Exercise:
Pull out all lines from the listing below in which the word "imported" appears.

########################################

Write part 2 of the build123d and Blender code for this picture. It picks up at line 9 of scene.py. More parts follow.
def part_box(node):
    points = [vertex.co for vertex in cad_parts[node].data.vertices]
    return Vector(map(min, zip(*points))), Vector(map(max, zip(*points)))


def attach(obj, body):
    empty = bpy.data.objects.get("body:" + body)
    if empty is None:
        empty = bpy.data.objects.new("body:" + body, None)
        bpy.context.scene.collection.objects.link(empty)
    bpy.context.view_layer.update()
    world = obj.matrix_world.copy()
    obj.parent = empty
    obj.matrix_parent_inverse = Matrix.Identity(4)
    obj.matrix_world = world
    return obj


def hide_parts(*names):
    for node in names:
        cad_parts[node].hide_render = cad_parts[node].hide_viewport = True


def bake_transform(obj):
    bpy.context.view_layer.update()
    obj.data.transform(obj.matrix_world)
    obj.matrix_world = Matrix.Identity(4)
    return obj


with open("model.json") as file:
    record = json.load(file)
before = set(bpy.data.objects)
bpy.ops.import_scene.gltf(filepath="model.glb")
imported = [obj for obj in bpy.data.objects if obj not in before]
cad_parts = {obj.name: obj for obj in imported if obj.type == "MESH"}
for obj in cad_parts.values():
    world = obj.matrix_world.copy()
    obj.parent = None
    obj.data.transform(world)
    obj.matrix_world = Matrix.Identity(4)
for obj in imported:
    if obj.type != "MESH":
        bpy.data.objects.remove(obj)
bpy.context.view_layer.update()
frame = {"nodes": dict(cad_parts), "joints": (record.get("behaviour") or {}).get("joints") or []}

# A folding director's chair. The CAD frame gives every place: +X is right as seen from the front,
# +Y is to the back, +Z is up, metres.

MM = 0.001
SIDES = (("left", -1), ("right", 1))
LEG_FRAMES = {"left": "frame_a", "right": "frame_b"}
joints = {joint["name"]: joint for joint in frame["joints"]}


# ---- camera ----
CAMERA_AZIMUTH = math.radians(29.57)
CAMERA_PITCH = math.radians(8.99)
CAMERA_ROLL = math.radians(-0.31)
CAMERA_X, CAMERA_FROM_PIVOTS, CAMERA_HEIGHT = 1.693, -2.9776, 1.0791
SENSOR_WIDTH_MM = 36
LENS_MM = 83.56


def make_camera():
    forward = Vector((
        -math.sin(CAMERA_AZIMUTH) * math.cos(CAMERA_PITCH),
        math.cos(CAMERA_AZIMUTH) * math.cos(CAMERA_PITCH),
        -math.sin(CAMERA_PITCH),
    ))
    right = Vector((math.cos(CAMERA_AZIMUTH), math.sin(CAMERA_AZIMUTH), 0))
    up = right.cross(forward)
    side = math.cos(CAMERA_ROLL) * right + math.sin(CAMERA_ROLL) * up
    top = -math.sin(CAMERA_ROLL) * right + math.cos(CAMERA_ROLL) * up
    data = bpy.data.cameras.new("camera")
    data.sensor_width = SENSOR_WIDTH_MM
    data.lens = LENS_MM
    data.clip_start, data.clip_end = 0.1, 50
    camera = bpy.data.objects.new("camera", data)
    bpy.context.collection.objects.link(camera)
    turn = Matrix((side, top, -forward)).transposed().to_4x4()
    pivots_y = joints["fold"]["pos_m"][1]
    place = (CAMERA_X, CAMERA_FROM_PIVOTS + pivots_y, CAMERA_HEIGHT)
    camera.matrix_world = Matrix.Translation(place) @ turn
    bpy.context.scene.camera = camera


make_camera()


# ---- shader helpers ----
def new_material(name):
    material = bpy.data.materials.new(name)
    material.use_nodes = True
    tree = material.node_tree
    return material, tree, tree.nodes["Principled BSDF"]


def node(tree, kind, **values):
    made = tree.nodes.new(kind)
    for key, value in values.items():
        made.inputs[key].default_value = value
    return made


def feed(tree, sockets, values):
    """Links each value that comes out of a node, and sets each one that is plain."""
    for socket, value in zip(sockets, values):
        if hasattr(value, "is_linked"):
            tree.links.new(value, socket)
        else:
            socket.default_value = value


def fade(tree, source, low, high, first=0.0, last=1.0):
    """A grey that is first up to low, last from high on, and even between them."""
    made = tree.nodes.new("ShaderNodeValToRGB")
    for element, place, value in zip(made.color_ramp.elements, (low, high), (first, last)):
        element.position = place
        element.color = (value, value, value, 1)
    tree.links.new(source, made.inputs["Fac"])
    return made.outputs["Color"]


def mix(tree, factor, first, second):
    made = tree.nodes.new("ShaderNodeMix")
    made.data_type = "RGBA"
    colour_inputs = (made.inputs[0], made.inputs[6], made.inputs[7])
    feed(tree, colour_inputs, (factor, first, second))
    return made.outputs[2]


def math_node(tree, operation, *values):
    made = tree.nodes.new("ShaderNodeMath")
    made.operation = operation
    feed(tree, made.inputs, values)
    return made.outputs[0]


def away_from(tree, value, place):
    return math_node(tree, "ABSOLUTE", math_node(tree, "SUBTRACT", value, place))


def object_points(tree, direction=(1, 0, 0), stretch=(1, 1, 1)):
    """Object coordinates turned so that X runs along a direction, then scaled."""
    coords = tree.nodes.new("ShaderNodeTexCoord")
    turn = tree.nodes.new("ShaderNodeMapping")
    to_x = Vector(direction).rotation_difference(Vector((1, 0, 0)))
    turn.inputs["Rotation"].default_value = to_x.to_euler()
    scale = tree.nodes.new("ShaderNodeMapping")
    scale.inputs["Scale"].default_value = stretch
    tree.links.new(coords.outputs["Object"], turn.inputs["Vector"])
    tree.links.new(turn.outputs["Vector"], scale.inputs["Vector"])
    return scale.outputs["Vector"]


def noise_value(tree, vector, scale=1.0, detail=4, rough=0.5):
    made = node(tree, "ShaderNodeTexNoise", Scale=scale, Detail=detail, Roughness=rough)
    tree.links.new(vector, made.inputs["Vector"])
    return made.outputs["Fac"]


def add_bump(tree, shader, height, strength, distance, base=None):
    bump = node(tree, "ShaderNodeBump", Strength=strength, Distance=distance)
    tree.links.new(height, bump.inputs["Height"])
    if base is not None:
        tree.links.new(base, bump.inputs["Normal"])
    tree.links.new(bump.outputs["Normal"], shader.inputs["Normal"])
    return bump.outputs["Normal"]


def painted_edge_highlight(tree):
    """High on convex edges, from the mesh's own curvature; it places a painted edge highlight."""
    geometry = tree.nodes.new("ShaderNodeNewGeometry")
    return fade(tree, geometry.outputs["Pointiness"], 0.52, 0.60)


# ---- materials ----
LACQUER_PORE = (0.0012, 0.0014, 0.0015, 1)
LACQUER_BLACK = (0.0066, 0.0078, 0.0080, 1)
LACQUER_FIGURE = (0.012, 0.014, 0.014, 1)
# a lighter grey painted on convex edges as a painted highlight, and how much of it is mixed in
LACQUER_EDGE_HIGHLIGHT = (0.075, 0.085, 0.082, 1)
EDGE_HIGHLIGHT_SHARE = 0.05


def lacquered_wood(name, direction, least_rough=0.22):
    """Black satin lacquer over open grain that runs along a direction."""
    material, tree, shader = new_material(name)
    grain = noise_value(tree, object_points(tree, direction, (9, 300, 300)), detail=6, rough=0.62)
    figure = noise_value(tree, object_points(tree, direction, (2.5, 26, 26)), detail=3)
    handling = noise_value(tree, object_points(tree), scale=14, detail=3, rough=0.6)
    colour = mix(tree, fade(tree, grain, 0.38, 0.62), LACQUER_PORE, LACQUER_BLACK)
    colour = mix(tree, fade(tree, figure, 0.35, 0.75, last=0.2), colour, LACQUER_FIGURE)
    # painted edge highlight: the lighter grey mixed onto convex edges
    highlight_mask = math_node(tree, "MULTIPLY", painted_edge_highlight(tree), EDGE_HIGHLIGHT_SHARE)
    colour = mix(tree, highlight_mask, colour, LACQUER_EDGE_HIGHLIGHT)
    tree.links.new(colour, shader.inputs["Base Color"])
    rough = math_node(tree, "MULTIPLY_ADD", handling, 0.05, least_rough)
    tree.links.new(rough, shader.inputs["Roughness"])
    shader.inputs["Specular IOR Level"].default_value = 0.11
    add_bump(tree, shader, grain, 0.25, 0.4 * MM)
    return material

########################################

Full answer:
imported = [obj for obj in bpy.data.objects if obj not in before]
cad_parts = {obj.name: obj for obj in imported if obj.type == "MESH"}
for obj in imported:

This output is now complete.